[THE PROBLEM]: Set down, exactly as written, only the lines starting with the one that holds "make_base()" and ending with the one that holds "record = json.load(file)".

[GIVEN DATA]:
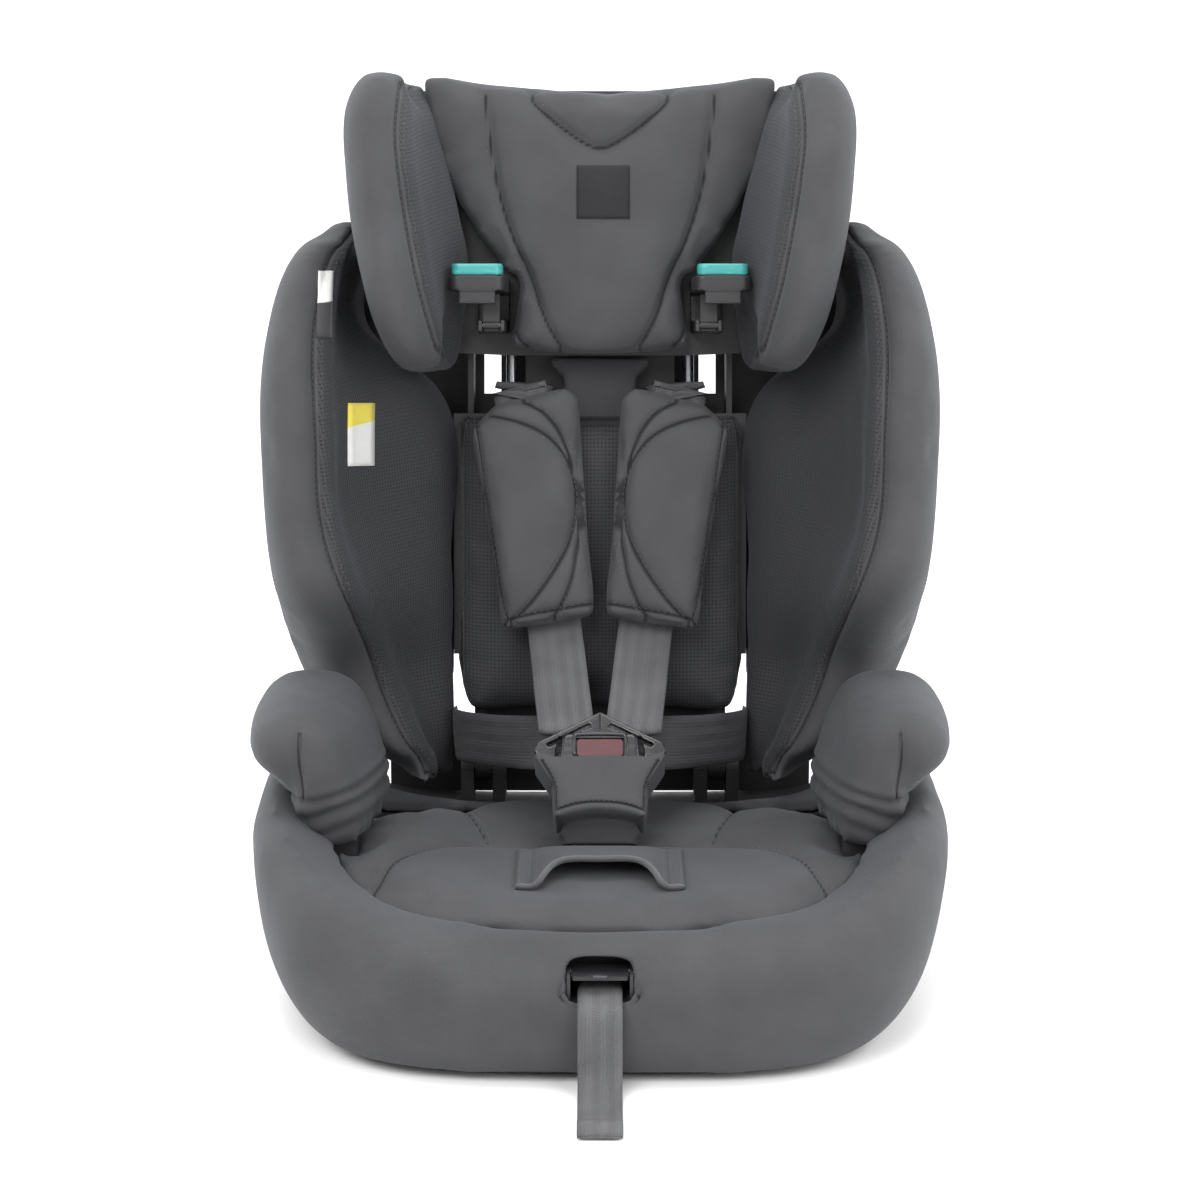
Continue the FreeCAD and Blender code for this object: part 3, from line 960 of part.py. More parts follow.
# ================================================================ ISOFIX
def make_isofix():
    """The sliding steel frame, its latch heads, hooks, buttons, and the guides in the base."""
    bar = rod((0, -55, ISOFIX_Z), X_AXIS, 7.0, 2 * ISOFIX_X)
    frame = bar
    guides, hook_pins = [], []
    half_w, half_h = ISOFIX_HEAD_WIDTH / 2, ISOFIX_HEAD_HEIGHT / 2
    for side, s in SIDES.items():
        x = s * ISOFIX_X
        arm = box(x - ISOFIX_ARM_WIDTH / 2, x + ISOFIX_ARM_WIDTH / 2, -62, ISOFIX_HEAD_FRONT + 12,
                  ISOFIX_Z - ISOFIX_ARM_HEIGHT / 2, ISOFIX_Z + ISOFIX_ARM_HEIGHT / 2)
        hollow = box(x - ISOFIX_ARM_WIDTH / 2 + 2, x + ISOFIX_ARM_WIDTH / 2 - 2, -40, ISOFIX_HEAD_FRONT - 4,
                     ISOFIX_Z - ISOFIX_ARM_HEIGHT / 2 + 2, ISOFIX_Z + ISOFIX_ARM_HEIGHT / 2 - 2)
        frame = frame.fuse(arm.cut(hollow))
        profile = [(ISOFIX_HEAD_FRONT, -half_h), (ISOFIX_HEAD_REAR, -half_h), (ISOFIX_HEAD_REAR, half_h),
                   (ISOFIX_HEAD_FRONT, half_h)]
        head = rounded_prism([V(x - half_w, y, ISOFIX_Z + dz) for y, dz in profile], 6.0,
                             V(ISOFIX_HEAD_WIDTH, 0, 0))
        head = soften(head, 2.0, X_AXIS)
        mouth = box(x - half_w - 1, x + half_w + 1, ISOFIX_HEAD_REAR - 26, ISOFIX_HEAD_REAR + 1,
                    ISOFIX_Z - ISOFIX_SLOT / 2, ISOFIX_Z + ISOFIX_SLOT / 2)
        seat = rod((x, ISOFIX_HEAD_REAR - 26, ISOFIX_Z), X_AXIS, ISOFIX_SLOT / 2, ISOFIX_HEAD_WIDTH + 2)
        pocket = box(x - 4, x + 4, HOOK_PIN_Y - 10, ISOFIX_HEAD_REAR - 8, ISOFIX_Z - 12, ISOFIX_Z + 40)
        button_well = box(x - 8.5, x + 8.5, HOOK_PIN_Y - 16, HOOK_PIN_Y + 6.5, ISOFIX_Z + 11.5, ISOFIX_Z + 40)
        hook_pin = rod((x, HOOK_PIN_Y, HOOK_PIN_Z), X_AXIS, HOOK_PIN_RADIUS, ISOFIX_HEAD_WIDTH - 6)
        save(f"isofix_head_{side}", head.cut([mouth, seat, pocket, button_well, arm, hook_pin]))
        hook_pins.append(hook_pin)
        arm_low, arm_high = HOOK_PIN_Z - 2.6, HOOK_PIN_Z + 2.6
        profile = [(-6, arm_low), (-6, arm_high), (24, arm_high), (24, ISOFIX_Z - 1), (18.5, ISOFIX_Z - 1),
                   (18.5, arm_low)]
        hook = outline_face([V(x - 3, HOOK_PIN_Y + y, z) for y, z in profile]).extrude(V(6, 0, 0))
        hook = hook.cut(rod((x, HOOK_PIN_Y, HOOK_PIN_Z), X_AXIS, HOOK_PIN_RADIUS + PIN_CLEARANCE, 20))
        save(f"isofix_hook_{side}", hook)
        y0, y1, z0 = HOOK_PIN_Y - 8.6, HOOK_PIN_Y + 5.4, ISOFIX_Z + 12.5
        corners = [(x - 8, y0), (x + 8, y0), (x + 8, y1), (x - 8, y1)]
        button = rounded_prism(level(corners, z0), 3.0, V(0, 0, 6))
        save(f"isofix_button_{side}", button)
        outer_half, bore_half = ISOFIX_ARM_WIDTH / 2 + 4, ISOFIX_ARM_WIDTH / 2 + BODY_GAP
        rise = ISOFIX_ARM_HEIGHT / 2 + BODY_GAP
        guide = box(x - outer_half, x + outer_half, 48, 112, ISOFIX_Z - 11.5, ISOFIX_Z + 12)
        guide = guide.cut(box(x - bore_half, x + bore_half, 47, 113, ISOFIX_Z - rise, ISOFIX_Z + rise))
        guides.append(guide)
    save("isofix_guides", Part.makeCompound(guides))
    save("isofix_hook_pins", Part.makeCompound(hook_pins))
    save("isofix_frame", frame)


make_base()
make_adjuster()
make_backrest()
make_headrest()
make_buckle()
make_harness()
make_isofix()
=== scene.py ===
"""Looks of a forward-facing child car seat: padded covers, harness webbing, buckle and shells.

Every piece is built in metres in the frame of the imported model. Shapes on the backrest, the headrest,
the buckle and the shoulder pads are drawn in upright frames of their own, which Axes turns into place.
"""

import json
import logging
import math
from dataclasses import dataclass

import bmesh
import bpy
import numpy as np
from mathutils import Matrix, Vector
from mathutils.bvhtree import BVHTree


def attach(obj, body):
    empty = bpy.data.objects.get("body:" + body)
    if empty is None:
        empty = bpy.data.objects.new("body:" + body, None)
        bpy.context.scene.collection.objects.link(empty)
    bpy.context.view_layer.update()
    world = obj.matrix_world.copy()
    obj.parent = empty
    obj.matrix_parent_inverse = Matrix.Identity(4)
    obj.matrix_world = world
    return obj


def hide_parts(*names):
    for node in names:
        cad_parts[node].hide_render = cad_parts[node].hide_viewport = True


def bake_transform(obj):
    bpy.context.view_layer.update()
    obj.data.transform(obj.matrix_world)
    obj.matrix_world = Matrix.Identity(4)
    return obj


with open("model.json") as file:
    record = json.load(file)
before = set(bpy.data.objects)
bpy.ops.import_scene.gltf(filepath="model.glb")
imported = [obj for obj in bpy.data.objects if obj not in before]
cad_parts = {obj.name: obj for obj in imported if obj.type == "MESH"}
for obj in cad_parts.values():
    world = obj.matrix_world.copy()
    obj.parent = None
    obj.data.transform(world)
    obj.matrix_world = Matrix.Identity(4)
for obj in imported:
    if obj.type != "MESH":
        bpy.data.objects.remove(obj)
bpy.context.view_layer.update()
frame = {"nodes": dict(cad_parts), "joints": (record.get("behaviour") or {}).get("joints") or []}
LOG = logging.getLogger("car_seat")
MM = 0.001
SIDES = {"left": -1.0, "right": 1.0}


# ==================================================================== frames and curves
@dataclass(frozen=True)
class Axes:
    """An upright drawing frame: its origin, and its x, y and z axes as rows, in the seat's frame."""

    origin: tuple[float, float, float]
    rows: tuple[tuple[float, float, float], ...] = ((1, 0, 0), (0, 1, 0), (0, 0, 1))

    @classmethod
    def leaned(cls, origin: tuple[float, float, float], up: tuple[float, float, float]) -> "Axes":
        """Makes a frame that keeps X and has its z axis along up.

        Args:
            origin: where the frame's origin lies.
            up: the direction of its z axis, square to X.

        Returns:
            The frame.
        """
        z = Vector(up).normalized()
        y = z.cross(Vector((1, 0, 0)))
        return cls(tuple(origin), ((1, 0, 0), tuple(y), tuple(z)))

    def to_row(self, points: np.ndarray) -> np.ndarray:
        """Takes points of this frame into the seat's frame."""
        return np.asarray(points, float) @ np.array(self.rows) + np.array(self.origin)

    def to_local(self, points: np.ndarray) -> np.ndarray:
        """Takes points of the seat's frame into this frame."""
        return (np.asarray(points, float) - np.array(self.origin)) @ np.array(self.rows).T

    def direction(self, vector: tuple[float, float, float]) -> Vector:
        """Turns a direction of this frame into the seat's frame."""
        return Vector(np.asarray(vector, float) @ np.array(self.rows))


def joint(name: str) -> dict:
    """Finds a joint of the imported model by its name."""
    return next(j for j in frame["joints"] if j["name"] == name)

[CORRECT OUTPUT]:
make_base()
make_adjuster()
make_backrest()
make_headrest()
make_buckle()
make_harness()
make_isofix()
=== scene.py ===
"""Looks of a forward-facing child car seat: padded covers, harness webbing, buckle and shells.

Every piece is built in metres in the frame of the imported model. Shapes on the backrest, the headrest,
the buckle and the shoulder pads are drawn in upright frames of their own, which Axes turns into place.
"""

import json
import logging
import math
from dataclasses import dataclass

import bmesh
import bpy
import numpy as np
from mathutils import Matrix, Vector
from mathutils.bvhtree import BVHTree


def attach(obj, body):
    empty = bpy.data.objects.get("body:" + body)
    if empty is None:
        empty = bpy.data.objects.new("body:" + body, None)
        bpy.context.scene.collection.objects.link(empty)
    bpy.context.view_layer.update()
    world = obj.matrix_world.copy()
    obj.parent = empty
    obj.matrix_parent_inverse = Matrix.Identity(4)
    obj.matrix_world = world
    return obj


def hide_parts(*names):
    for node in names:
        cad_parts[node].hide_render = cad_parts[node].hide_viewport = True


def bake_transform(obj):
    bpy.context.view_layer.update()
    obj.data.transform(obj.matrix_world)
    obj.matrix_world = Matrix.Identity(4)
    return obj


with open("model.json") as file:
    record = json.load(file)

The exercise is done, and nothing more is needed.